Exercise prompt -
Repeat exactly the lines from the one containing "start = Vector(start)" through the one containing "t = np.clip(((points", both lines included, please, without any other lines.

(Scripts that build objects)
►

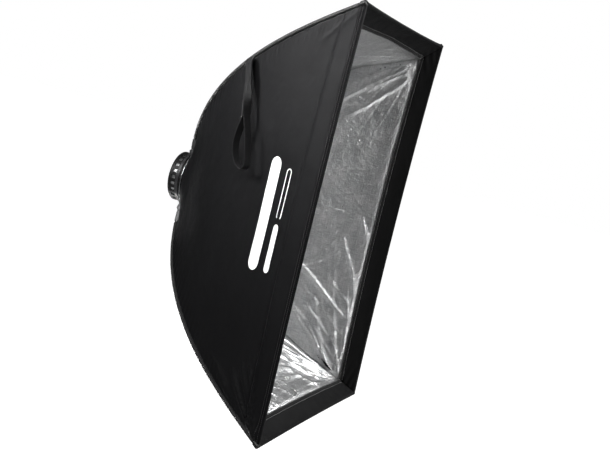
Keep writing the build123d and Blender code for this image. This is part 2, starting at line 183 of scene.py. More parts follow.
def rough_noise(x, y, seed):
    """Two octaves of noise."""
    return grad_noise(x, y, seed) + 0.5 * grad_noise(x * 2.03, y * 2.03, seed + 17)


def fold_lines(inset, offset, lines, seed):
    """Soft ridges along lines of (inset, offset) points; each has a height and a width, in mm."""
    out = np.zeros(np.broadcast(inset, offset).shape)
    for k, (points, height, width) in enumerate(lines):
        points = np.array(points, float) / 1000
        height, width = height / 1000, width / 1000
        nearest, reached, run = np.full(out.shape, 1e9), np.zeros(out.shape), 0.0
        lengths = np.linalg.norm(np.diff(points, axis=0), axis=1)
        for p, q, length in zip(points[:-1], points[1:], lengths):
            t = (q - p) / length
            s = np.clip((inset - p[0]) * t[0] + (offset - p[1]) * t[1], 0, length)
            side = (inset - p[0]) * t[1] - (offset - p[1]) * t[0]
            distance = (np.hypot(inset - p[0] - s * t[0], offset - p[1] - s * t[1])
                        * np.sign(side + 1e-12))
            closer = np.abs(distance) < np.abs(nearest)
            nearest = np.where(closer, distance, nearest)
            reached = np.where(closer, run + s, reached)
            run += length
        f = reached / run
        spread = 1.25 * width * (0.80 + 0.7 * f) * (1 + 0.2 * np.sin(9 * f + seed + k))
        wobble = 0.35 * width * grad_noise(f * 6 + k * 3.1, k * 1.7 + 0 * f, seed)
        taper = smooth(f / 0.12) * smooth((1 - f) / 0.35)
        x = (nearest + wobble) / spread
        # one side is steeper, as in a crease
        shape = 1.0 / (1.0 + np.where(x > 0, 0.8, 1.6) * x * x) ** 1.5
        out = out + height * shape * taper
    return out


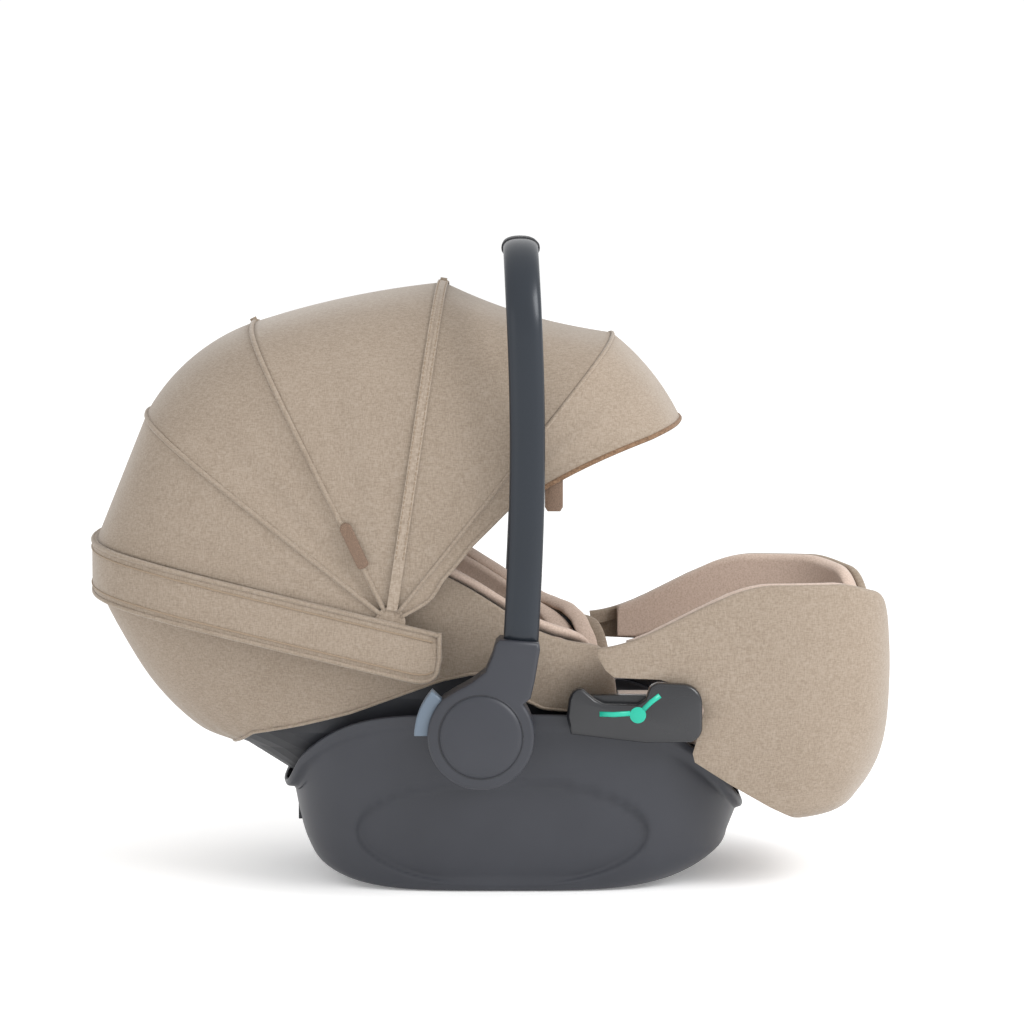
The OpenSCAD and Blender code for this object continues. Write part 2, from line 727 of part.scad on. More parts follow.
module headrest_lever() {
    color(soft_black) translate([head_x0 - 8.3, -24, hub_z + 77]) cube([8, 48, 12]);
}

// ---- Leg section -------------------------------------------------------------------------

leg_x1 = leg_hinge[0] + leg_len;
leg_half_w = leg_w / 2;
leg_cut = leg_hinge[0] + 8;
cover_cut = 106;
leg_bowl = [20, leg_x1, leg_half_w, 120, leg_x1 - 100, 124, 70];
leg_foot_e = 4;
leg_levels = [[0, 0], [0.5, 0.035], [0.7, 0.14], [0.88, 0.33], [0.97, 0.55], [1, 0.85], [0.985, 1]];
leg_rim = function (x, y)
    let (side = 226 + 58 * ease(100, 270, x) - 12 * ease(leg_x1 - 54, leg_x1, x),
         dip = ease(leg_x1 - 60, leg_x1 - 20, x) * (1 - ease(0.3, 0.75, abs(y) / leg_half_w)))
    side - 62 * dip;
leg_inner = [20, leg_x1 - 18, leg_half_w - 18, 120, leg_x1 - 80, 118, 128];

module rear_cut(x) {
    translate([x - 300, -300, 0]) cube([300, 600, 400]);
}

// Height of the cut over the base rim: a wider base meets the cover further up.
cut_z = 118 + 0.4 * (base_half_w - 160);
// Clears the base rim and the belt guides.
module base_cut(grow) {
    side_plate(-300, 300) polygon([[0, 0], [base_x1 + 44, 0], [base_x1 + 44, 70], [base_x1, 96 + grow],
        [base_x1 - 44, cut_z + grow], [base_x1 - 47, cut_z + 10], [204 + grow, 160], [204 + grow, 180], [192, 201 + grow],
        [150, 206 + grow], [110, 206 + grow], [60, 210 + grow], [0, 300]]);
}

wing_y = arm_y0 - 2;
wing_x = max(204, base_x1 - 44);
// Room under the leg shell for the base, and beside it for the belt guides and arms.
module tub_cut() {
    side_plate(-300, 300) polygon([[0, 0], [leg_x1, 0], [base_x1 + 44, 90], [base_x1 - 18, 118],
        [base_x1 - 48, 136], [100, 146], [0, 146]]);
    both_sides() side_plate(wing_y, wing_y + 60)
        polygon([[90, 100], [wing_x, 100], [wing_x + 2, 190], [190, 204], [100, 206], [90, 206]]);
}

module leg_shell() {
    color(soft_black) difference() {
        wall(bowl_rings(leg_bowl, leg_rim, leg_levels, cover_t + layer_gap, 5, leg_foot_e, 40),
             bowl_rings(leg_bowl, leg_rim, leg_levels, cover_t + shell_t, 5, leg_foot_e, 40));
        rear_cut(leg_cut);
        tub_cut();
    }
}

module leg_cover() {
    levels = [for (i = [1 : len(leg_levels) - 1]) leg_levels[i]];
    color(oatmeal) difference() {
        wall(bowl_rings(leg_bowl, leg_rim, levels, 0, 5, leg_foot_e, 40),
             bowl_rings(leg_bowl, leg_rim, levels, cover_t, 5, leg_foot_e, 40), closed = true);
        rear_cut(cover_cut);
        base_cut(0);
    }
}

module leg_pad() {
    color(pinkish_tan) difference() {
        wall(bowl_rings(leg_bowl, leg_rim, leg_levels, cover_t + shell_t + layer_gap, 5, leg_foot_e, 40),
             bowl_rings(leg_inner, leg_rim, leg_levels, 0, 5, leg_foot_e, 40));
        rear_cut(leg_cut);
        tub_cut();
    }
}

module leg_arms() {
    color(steel) both_sides() difference() {
        union() {
            y_rod(leg_hinge[0], leg_hinge[1], arm_d, arm_y0, arm_y1);
            translate([leg_hinge[0], arm_y0, leg_hinge[1] - 6]) cube([60, arm_y1 - arm_y0, 12]);
            translate([leg_hinge[0] + 25, wing_y, leg_hinge[1] - 6]) cube([35, arm_y0 - wing_y, 12]);
        }
        y_rod(leg_hinge[0], leg_hinge[1], 8 + 2 * pivot_gap, arm_y0 - 1, arm_y1 + 1);
    }
}

module recline_lever() {
    color(soft_black) translate([leg_x1 + 0.3, -26, 160]) cube([4, 52, 26]);
}

base_shell();
base_ribs();
rocker_pads();
lock_bars();
belt_guides();
belt_marks();
pivot_bosses();
pivot_bolts();
lock_gears();
base_screws();
recline_latch();
latch_spring();
leg_pivots();
release_lever();
handle_tube();
handle_grip();
hub_shell_left();
hub_shell_right();
hub_caps();
button_springs();
handle_button_left();
handle_button_right();
back_shell();
back_liner();
back_cover();
back_pad();
rim_pad();
recline_plates();
recline_rack();
canopy_band();
canopy_rear();
canopy_pivots();
crotch_strap();
crotch_pad();
buckle_body();
buckle_button();
adjuster_strap();
adjuster_button();
shoulder_straps();
chest_pads();
buckle_tongues();
headrest_board();
headrest_cushion();
headrest_lever();
rib_a();
panel_ab();
rib_b();
panel_bc();
rib_c();
panel_cd();
rib_d();
visor();
front_tab();
zip_slider();
zip_pull();
leg_shell();
leg_cover();
leg_pad();
leg_arms();
recline_lever();
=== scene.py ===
import json
import math

import bmesh
import bpy
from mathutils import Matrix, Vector
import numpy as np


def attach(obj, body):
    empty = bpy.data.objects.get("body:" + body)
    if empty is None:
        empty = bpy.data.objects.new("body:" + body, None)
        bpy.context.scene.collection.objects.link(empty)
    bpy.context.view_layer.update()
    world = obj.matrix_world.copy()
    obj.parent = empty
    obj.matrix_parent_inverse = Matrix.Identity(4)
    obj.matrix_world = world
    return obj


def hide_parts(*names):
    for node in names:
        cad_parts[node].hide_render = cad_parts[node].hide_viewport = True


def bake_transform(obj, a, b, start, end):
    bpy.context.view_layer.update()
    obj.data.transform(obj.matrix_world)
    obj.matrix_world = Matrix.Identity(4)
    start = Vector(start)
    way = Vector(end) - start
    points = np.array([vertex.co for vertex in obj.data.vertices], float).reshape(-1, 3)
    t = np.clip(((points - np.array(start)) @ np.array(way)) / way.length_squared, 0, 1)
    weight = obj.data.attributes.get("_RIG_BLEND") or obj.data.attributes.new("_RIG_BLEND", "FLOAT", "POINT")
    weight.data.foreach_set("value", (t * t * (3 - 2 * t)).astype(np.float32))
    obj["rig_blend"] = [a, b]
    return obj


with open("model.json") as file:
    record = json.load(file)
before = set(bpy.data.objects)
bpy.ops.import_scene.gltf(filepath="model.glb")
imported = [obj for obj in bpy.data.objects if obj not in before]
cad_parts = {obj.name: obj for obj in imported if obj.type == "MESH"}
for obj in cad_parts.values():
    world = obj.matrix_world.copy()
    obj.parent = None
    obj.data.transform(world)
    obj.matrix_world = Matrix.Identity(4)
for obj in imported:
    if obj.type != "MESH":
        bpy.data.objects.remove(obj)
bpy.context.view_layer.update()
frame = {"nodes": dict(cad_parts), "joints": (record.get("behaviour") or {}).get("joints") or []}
scene = bpy.context.scene
nodes = frame["nodes"]

# ---- Camera --------------------------------------------------------------------------
# A product camera on a tripod, square on to the side of the seat.
# It stands 3.5 m away, a little above the seat, and looks slightly down.
camera = bpy.data.objects.new("camera", bpy.data.cameras.new("camera"))
camera.location = (0.0281, -3.5, 0.625)
camera.rotation_euler = (math.radians(90 - 4.628), 0, 0)
camera.data.lens = 129.0
camera.data.clip_end = 60
scene.collection.objects.link(camera)
scene.camera = camera


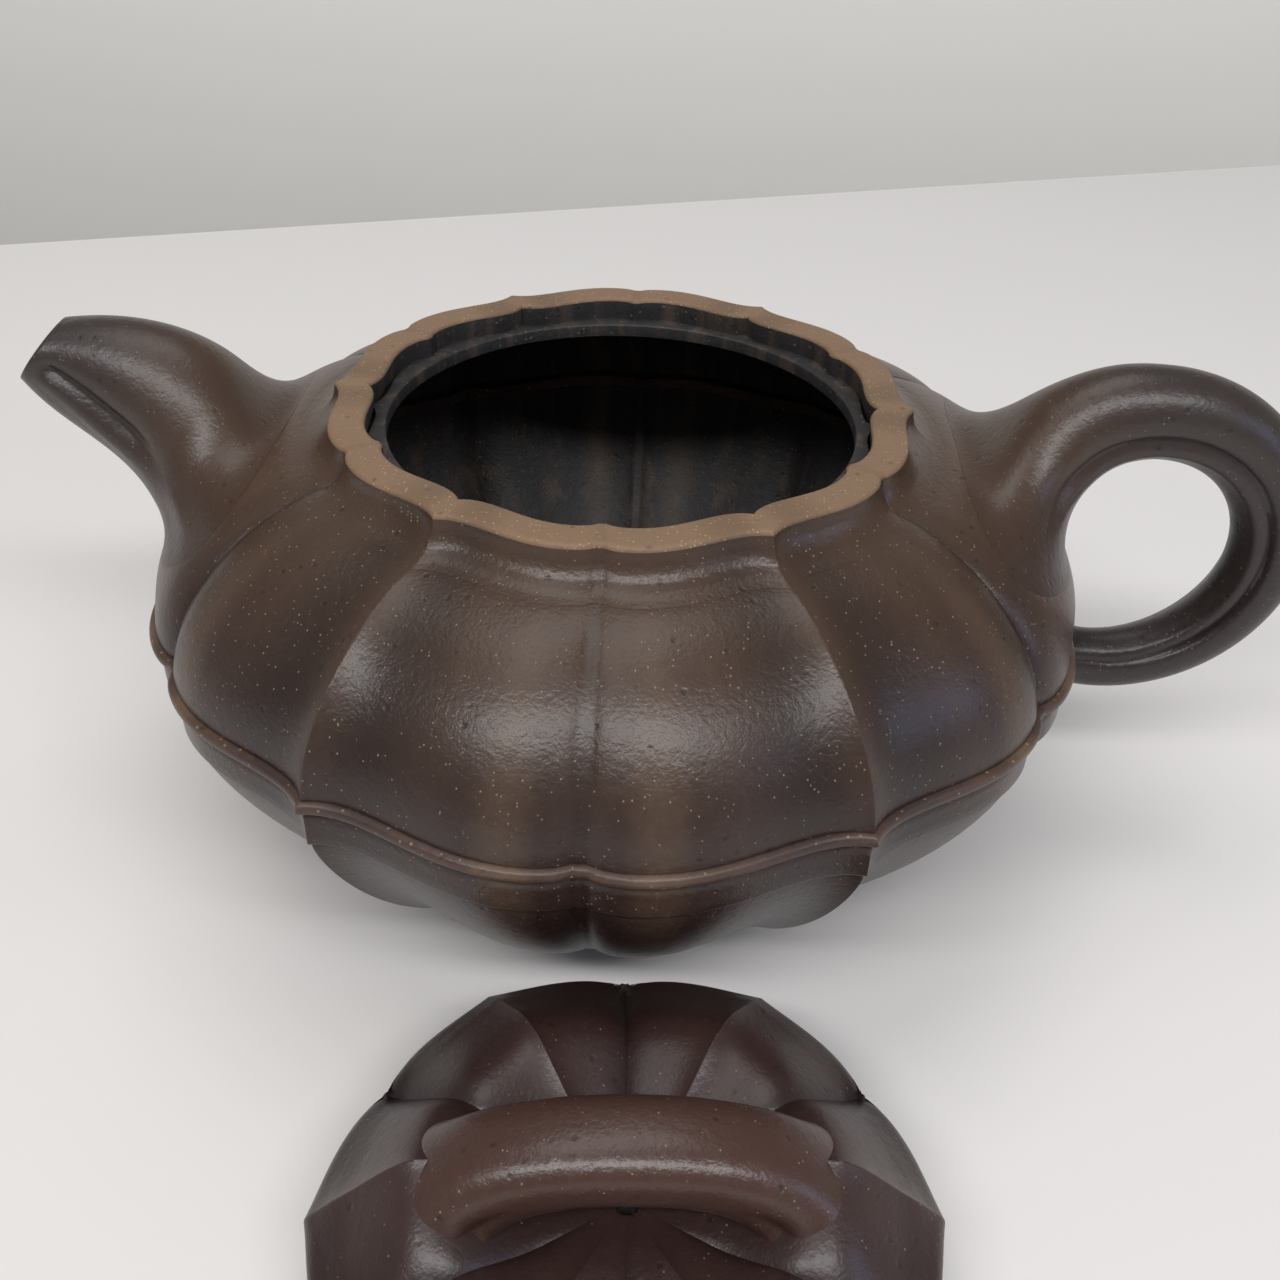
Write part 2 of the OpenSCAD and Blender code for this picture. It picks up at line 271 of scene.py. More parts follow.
def skin(rings: np.ndarray, tone: np.ndarray) -> bmesh.types.BMesh:
    """Covers a row of closed rings with one surface, closed at both ends.

    Args:
        rings: Places, as rings by points round by three.
        tone: Wear on raised edges and painted shade in grooves and creases, as rings by points round.

    Returns:
        The skin.
    """
    rows, cols = rings.shape[:2]
    bm = bmesh.new()
    bmesh.ops.create_grid(bm, x_segments=cols, y_segments=rows - 1, size=1)
    flat = coords(bm)
    i = np.rint((flat[:, 1] + 1) / 2 * (rows - 1)).astype(int)
    j = np.rint((flat[:, 0] + 1) / 2 * cols).astype(int) % cols
    put(bm, rings[i, j], tone[i, j])
    bmesh.ops.remove_doubles(bm, verts=bm.verts, dist=SAME_PLACE)
    bmesh.ops.holes_fill(bm, edges=[e for e in bm.edges if e.is_boundary], sides=0)
    return bm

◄

The reply -
    start = Vector(start)
    way = Vector(end) - start
    points = np.array([vertex.co for vertex in obj.data.vertices], float).reshape(-1, 3)
    t = np.clip(((points - np.array(start)) @ np.array(way)) / way.length_squared, 0, 1)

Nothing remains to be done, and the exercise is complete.